Up to and including the line containing "felt_t = 1; // [0.5:0.5:2]", please reproduce the lines of the listing below, starting from the top.
-- Start of Information provided --
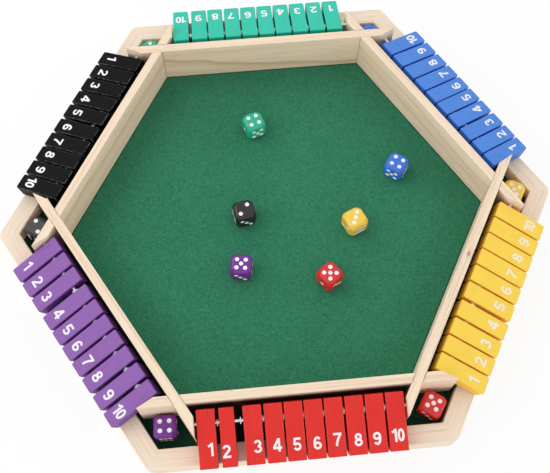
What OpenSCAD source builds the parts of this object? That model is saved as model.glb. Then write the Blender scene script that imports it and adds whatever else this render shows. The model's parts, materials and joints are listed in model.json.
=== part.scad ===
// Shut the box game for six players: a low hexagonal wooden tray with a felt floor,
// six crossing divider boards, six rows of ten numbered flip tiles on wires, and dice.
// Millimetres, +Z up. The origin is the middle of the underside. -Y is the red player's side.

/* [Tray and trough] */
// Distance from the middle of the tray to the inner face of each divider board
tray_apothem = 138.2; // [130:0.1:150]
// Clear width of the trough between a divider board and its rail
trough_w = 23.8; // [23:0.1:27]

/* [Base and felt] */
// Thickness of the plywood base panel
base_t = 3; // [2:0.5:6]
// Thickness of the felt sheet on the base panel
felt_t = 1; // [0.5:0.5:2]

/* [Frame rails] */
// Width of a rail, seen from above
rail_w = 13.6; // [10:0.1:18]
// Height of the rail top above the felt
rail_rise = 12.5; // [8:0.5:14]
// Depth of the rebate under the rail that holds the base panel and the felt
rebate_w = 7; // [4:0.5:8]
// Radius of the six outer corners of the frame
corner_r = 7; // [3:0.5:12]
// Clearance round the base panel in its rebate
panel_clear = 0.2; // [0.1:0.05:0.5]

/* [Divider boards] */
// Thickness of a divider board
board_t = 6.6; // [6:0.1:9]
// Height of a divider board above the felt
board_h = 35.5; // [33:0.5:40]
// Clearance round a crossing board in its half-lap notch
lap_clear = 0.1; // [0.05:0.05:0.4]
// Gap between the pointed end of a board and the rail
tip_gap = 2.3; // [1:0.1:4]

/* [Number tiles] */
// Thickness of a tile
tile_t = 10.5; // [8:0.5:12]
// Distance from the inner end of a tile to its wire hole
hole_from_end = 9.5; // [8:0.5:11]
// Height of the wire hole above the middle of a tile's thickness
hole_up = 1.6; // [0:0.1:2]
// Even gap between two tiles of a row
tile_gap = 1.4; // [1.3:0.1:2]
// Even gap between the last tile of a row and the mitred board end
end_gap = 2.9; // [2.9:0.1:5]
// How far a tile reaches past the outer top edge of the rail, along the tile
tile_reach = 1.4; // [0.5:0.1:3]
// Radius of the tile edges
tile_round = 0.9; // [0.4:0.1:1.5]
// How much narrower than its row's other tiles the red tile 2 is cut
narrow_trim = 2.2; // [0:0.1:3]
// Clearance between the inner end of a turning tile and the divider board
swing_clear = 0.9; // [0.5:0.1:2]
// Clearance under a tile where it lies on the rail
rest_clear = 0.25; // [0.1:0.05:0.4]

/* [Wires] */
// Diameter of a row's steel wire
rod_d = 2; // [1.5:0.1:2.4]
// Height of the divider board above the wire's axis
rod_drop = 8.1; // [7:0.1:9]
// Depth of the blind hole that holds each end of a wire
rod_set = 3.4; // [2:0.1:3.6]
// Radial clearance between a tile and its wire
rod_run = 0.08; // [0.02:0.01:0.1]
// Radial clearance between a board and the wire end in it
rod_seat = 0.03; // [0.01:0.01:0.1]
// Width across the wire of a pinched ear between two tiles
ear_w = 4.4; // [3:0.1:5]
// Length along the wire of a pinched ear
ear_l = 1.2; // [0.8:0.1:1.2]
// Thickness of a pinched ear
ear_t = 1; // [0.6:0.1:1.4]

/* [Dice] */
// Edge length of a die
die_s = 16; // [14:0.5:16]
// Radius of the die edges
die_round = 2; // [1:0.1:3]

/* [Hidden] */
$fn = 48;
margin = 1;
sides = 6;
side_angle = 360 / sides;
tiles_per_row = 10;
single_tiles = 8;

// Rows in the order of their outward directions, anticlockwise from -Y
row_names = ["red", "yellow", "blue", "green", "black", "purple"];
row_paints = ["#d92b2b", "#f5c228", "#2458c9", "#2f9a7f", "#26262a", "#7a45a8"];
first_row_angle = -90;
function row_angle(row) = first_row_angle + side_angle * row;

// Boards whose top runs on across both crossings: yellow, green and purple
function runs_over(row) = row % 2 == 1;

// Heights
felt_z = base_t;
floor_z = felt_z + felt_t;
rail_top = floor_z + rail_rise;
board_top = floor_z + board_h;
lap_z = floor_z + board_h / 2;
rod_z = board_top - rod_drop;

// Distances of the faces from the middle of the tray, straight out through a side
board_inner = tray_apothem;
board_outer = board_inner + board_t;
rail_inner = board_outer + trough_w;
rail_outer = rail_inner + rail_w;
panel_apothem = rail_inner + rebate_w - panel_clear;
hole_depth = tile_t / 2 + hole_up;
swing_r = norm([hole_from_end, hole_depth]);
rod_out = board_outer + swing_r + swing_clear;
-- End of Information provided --
Task response –
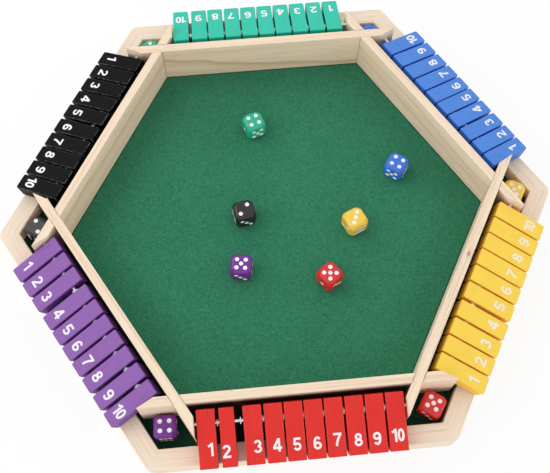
What OpenSCAD source builds the parts of this object? That model is saved as model.glb. Then write the Blender scene script that imports it and adds whatever else this render shows. The model's parts, materials and joints are listed in model.json.
=== part.scad ===
// Shut the box game for six players: a low hexagonal wooden tray with a felt floor,
// six crossing divider boards, six rows of ten numbered flip tiles on wires, and dice.
// Millimetres, +Z up. The origin is the middle of the underside. -Y is the red player's side.

/* [Tray and trough] */
// Distance from the middle of the tray to the inner face of each divider board
tray_apothem = 138.2; // [130:0.1:150]
// Clear width of the trough between a divider board and its rail
trough_w = 23.8; // [23:0.1:27]

/* [Base and felt] */
// Thickness of the plywood base panel
base_t = 3; // [2:0.5:6]
// Thickness of the felt sheet on the base panel
felt_t = 1; // [0.5:0.5:2]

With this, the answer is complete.